12 Days of Netflix: Christmas Inheritance
Ivan Radford | On 21, Dec 2017Reading time: 3 mins
Director: Ernie Barbarash
Cast: Eliza Taylor, Jake Lacy, Andie MacDowell, Neil Crone
Watch Christmas Inheritance online in the UK: Netflix UK
We unwrap a different Christmas film from Netflix’s dubious seasonal selection every day. For 12 days. It’s the 12 Days of Netflix.
“Let’s talk about work tomorrow morning,” says Jim Langford (Neil Crone) to his daughter, Ellen (Eliza Taylor). “It’s Christmas Eve!” It’s a strange attempt to get into the Christmas mood: Mr. Langford, who is the CEO of a gifts company, is apparently all too happy to brush work aside for the sake of the season, but still expects to chat business over Christmas Day breakfast with his heiress. That forced festive spirit is all over Christmas Inheritance, for better and for worse.
The movie marks Netflix’s third Christmas original production, and the streaming giant’s strategy is becoming clear: after the royally (wonderfully) dumb A Christmas Prince and the alternative pseudo-action thriller El Camino Christmas, Christmas Inheritance ticks off another couple of sub-genres, namely a romantic comedy and a rich-person-learning-to-value-the-little-things drama. Is it good? No, that goes without saying. But it’s also not as good at being not-good as it needs to be. Even when Andie MacDowell has a cameo as a baker.
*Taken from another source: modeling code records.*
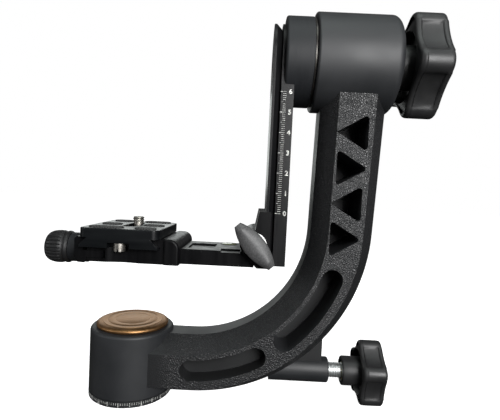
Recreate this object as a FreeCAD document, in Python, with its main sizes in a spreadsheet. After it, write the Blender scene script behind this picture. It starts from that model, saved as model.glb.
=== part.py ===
"""Gimbal tripod head, built as a FreeCAD document of separate named pieces.

Frame, in millimetres: Z is the pan axis and points up, the origin is the centre of the tripod face
under the pan base, X runs along the tilt axis towards the tilt knob, and -Y is the front, where the
centimetre scale and the paddle knob are. The rest pose has the platform at the foot of its rail.
"""
import FreeCAD, Part
import math
import os
import Sketcher
from FreeCAD import Placement, Rotation, Vector

# Driving dimensions: name, value in millimetres or degrees.
SIZES = [
    # pan base and spindle
    ("base_radius", 21.8), ("index_height", 3.2), ("spigot_radius", 8.0),
    ("tripod_thread_radius", 3.97), ("tripod_thread_depth", 14.0),
    ("spindle_radius", 8.5), ("spindle_flange_radius", 12.6), ("spindle_flange_top", 6.5),
    ("spindle_thread_radius", 6.0), ("spindle_top", 32.0),
    ("base_screw_circle", 10.4), ("base_screw_radius", 1.25), ("base_screw_head_radius", 2.2),
    ("pan_race_width", 5.0), ("pan_upper_race", 21.5), ("pan_bore_radius", 13.0),
    ("pan_pitch_radius", 10.75), ("pan_ball_radius", 1.2), ("pan_shoulder_radius", 12.0),
    ("pan_sleeve_radius", 10.5), ("ball_clearance", 0.05),
    ("pan_washer_radius", 10.0), ("pan_washer_thickness", 1.0), ("pan_nut_flats", 16.0),
    # arm casting
    ("arm_bottom", 3.5), ("housing_top", 35.9), ("housing_round", 1.5), ("arm_root", 9.0),
    ("bend_x", 33.0), ("bend_z", 94.0), ("inner_radius", 60.0), ("inner_front_radius", 67.5),
    ("outer_bend_x", 33.5), ("outer_bend_z", 95.0), ("outer_radius", 91.5), ("outer_front_radius", 84.7),
    ("inner_lean", 1.3), ("outer_lean", 2.4), ("arm_edge_half", 6.5), ("arm_half", 17.5),
    ("arm_leg_top", 176.0), ("pocket_floor_wall", 8.0), ("slot_b_depth", 21.0), ("slot_a_depth", 11.0),
    ("triangle_pitch", 17.6), ("triangle_top", 142.3), ("triangle_half_width", 7.8),
    ("triangle_half_height", 9.2), ("triangle_x", 109.4), ("triangle_drift", 0.68),
    ("triangle_flip", 1.45), ("triangle_round", 1.4),
    ("slot_radius", 75.0), ("slot_half", 5.4), ("slot_a_from", 1.1), ("slot_a_to", 27.0),
    ("slot_b_from", 40.0), ("slot_b_to", 70.2),
    ("web_half", 3.5), ("web_x", 103.0),
    # pan cap
    ("cap_spigot_radius", 15.0), ("cap_spigot_bottom", 33.2), ("cap_radius", 18.9), ("cap_top", 38.9),
    # pan lock
    ("pan_lock_z", 16.0), ("boss_radius", 6.7), ("boss_end", 107.0), ("lock_rod_radius", 4.0),
    ("thread_clearance", 0.05), ("plug_end", 26.0), ("passage_radius", 4.7), ("pan_thread_start", 90.0),
    ("pan_hub_start", 114.3), ("pan_hub_radius", 7.65), ("pan_knob_start", 123.0),
    ("pan_knob_end", 135.2), ("pan_knob_radius", 17.2), ("pan_valley_distance", 29.0),
    ("pan_valley_cutter", 15.8), ("pan_knob_phase", 18.0), ("insert_radius", 5.2),
    # tilt housing, shaft and bearings
    ("tilt_z", 179.7), ("tilt_housing_start", 89.8), ("tilt_housing_end", 131.3),
    ("tilt_housing_radius", 25.2), ("tilt_bore_radius", 15.0), ("tilt_shoulder_radius", 12.2),
    ("tilt_race_width", 7.0), ("tilt_inner_race_x", 92.3), ("tilt_outer_race_x", 110.0),
    ("tilt_pitch_radius", 11.75), ("tilt_ball_radius", 1.7),
    ("shaft_radius", 8.5), ("shaft_thread_radius", 7.0), ("shaft_head_radius", 13.0),
    ("shaft_head_thickness", 4.0), ("shaft_end", 124.5), ("tilt_spacer_radius", 10.4),
    ("tilt_nut_flats", 21.0), ("flange_screw_circle", 10.9),
    # tilt drum, friction washer and rail
    ("drum_radius", 22.8), ("drum_start", 74.8), ("drum_end", 88.4), ("friction_radius", 22.4),
    ("rail_half", 16.8), ("rail_start", 69.0), ("rail_lip", 1.2), ("rail_groove", 3.1),
    ("rail_end", 79.65), ("rail_bottom", 74.15), ("fit_gap", 0.05), ("rail_screw_offset", 7.5),
    ("rail_screw_drop", 14.5), ("rail_crown", 2.0),
    # tilt lock
    ("cover_radius", 19.0), ("cover_start", 127.4), ("cover_boss_end", 133.5),
    ("cover_boss_radius", 11.0), ("cover_screw_circle", 17.0), ("cover_screw_radius", 1.0),
    ("cover_screw_head_radius", 1.7), ("cover_screw_head_depth", 1.5), ("cover_screw_length", 5.0),
    ("pad_radius", 8.0), ("pad_end", 126.6), ("pad_room_radius", 9.0), ("pad_room_end", 129.3),
    ("tilt_hub_start", 134.3), ("tilt_hub_radius", 11.5), ("tilt_knob_start", 137.6),
    ("tilt_knob_end", 153.8), ("tilt_knob_radius", 27.0), ("tilt_valley_distance", 47.2),
    ("tilt_valley_cutter", 26.4), ("tilt_knob_phase", -7.5),
    # platform
    ("platform_bottom", 73.0), ("platform_top", 80.7), ("platform_half", 16.5),
    ("clamp_floor", 80.4), ("clamp_half", 21.0), ("clamp_start", -18.0), ("fixed_jaw_start", 19.6),
    ("fixed_jaw_end", 26.6), ("fixed_jaw_half", 22.3), ("fixed_jaw_top", 85.7),
    ("leg_top", 101.3), ("leg_back", 68.7), ("hook_end", 71.4), ("jaw_front", 21.0),
    ("jaw_split", 9.4), ("paddle_x", 64.0), ("paddle_z", 85.0), ("boss_round", 7.2),
    ("level_x", 49.9), ("level_y", 11.0), ("level_radius", 5.1), ("vial_radius", 4.2),
    # paddle
    ("paddle_screw_radius", 3.0), ("paddle_half_length", 13.1), ("paddle_half_width", 4.95),
    ("paddle_tip_half", 1.75), ("paddle_back", 24.6), ("paddle_face", 29.2), ("paddle_turn", 51.5),
    ("paddle_washer_radius", 5.9), ("spring_radius", 4.2), ("spring_wire", 0.45),
    ("spring_length", 4.8),
    # camera plate and its clamp
    ("plate_x", -1.75), ("plate_tip", 19.0), ("plate_neck", 15.2), ("plate_slab", 19.4),
    ("plate_bottom", 80.5), ("plate_tip_top", 81.5), ("plate_neck_z", 85.3), ("plate_top", 90.0),
    ("plate_half_length", 25.0), ("plate_corner", 3.5), ("stop_screw_y", 21.9),
    ("camera_screw_radius", 3.175), ("camera_screw_y", 10.0), ("camera_screw_top", 93.9),
    ("camera_neck_radius", 2.6), ("camera_neck_top", 90.7),
    ("clamp_jaw_left", -24.4), ("clamp_screw_z", 76.5), ("clamp_screw_radius", 2.5),
    ("clamp_knob_left", -49.3), ("clamp_knob_radius", 8.75), ("clamp_collar_radius", 7.8),
]

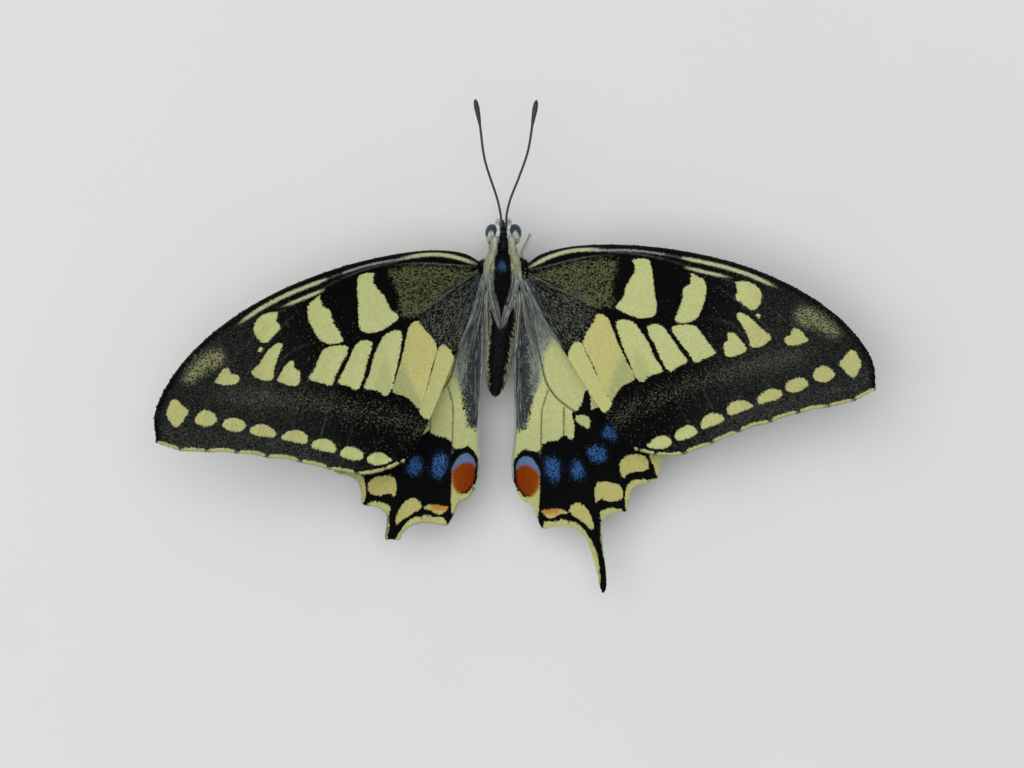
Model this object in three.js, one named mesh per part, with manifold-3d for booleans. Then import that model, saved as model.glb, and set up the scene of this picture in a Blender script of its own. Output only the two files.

A Christmas Prince was a perfect demonstration of how to make a cheesy Christmas flick, diving right into the cliches and shamelessly, even proudly, copying each one. Christmas Inheritance, though, puts a little too much effort into establishing its contrived plot – but when we already know what’s going to happen anyway, it really shouldn’t bother. When it comes to a Christmas film, we’re happy with beans on toast: we don’t need cheese and Worcestershire sauce on sourdough bread to go with it.
Ellen, we quickly discover, is a self-centred woman who has no idea how the real world works. She doesn’t know how to live without a cell phone, use a vacuum cleaner or catch a bus. And, of course, she’s exceptionally clumsy, because romantic comedy rules dictate that all women are clumsy, despite Ellen being introduced to us as an experienced gymnast – and so we see her break a vacuum clearer, lose her clothes in the snow, and even get confused by some eggs. It’s that kind of overdone approach that stops Christmas Inheritance from being just silly enough to enjoy.
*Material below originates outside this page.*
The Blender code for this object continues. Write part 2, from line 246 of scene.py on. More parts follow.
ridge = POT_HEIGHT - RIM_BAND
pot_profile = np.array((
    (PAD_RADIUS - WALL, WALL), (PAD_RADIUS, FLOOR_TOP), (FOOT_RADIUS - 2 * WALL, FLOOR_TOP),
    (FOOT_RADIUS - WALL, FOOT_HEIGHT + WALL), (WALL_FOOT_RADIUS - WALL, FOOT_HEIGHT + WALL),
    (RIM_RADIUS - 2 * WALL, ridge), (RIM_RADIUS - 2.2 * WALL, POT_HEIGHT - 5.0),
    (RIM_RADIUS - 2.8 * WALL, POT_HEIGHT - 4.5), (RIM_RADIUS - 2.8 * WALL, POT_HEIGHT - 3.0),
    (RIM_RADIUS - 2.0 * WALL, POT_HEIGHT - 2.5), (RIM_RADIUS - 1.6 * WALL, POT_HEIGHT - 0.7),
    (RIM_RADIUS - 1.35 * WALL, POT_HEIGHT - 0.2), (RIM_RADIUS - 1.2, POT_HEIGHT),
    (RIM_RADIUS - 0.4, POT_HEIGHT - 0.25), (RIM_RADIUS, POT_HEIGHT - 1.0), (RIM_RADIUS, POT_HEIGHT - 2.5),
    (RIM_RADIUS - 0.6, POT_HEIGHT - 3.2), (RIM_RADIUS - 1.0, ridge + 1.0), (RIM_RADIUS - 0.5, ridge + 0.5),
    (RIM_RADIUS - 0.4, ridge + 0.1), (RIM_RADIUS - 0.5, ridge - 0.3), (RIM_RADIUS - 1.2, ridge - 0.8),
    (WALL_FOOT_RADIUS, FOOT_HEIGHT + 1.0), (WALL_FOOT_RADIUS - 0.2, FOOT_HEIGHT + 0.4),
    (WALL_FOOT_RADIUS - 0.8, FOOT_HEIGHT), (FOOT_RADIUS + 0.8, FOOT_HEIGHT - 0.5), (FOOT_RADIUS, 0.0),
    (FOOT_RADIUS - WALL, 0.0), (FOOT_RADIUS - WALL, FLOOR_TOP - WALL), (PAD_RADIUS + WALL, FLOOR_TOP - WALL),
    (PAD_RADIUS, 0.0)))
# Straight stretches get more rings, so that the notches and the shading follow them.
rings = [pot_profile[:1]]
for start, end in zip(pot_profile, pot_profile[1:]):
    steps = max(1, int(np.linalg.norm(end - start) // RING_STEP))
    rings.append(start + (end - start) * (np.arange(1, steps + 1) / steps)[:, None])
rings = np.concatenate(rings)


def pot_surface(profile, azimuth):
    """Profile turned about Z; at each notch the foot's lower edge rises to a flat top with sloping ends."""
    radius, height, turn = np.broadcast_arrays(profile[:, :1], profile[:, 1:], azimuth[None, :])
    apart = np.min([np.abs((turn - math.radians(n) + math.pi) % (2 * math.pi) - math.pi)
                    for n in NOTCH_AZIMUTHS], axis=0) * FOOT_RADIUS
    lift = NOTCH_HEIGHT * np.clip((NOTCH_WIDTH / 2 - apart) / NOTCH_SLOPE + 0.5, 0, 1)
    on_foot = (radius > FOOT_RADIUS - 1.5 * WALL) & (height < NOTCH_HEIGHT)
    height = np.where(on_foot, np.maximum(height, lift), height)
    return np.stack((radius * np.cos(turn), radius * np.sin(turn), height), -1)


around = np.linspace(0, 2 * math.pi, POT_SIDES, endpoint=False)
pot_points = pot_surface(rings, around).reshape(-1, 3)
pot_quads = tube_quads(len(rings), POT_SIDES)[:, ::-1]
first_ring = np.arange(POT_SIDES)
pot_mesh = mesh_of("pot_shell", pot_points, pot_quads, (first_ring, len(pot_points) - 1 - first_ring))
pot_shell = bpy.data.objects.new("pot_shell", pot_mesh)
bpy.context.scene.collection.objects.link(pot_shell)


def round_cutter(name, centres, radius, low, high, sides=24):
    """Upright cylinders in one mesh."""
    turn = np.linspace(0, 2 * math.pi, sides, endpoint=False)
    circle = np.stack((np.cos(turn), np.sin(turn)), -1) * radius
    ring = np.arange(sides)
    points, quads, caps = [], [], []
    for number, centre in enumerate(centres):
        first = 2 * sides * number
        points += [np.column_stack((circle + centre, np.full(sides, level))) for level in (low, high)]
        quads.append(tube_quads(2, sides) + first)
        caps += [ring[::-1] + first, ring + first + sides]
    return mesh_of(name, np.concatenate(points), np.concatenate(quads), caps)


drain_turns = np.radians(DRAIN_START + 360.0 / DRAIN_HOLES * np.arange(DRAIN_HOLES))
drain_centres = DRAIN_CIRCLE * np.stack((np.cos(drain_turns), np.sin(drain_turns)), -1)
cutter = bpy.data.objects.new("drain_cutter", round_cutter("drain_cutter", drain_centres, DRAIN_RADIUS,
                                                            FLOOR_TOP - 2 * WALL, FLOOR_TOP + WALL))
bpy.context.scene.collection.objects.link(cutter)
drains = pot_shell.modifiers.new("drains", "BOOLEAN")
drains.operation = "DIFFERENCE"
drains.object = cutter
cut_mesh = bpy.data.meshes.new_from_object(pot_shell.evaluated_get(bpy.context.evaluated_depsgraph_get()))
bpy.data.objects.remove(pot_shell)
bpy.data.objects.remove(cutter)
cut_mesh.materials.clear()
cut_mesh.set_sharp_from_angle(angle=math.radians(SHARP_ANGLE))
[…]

Why does Ellen find herself in a nightmarish land of cleaning implements, cold weather and eggs? That would be because her father wants to teach her the importance of goodwill and hard work – and so he dispatches her to the town of Snow Falls (yes, really) with the task of delivering some handwritten letters to Zeke, the co-founder of Jim’s company. It’s an annual tradition, she’s told, one that requires her to travel with no credit cards and only $100 in cash. Oh, and lie about her identity in case anyone should discover who she is – because reasons.
Naturally, her journey takes her away from her horrible fiance, Gray, and plumps her in the lap of Jake (Lacey), a well-meaning local with bad hair but a good heart. He, it turns out, is the town’s local cab driver and motel manager, because one meet-cute isn’t enough to make it clear that they’ll be checking in with each other before the movie’s over.
All of this is performed with real charm by The Office’s Jake Lacey and The 100’s Eliza Taylor, who have cute chemistry and bring a genuine likability to their roles – no mean feat for Taylor, whose character only develops a conscience after 45 minutes. But Dinah Eng’s script refuses to sit back and coast on their charisma, wrapping things up in a way that only leaves you wondering what exactly a gifts company is – and why a film about someone learning that there’s more to life than work and wealth would then decide to spend Christmas working anyway. It’s almost so bad its good, if only Christmas Inheritance would stop trying so hard to be just that.
Christmas Inheritance is available on Netflix UK, as part of an £8.99 monthly subscription.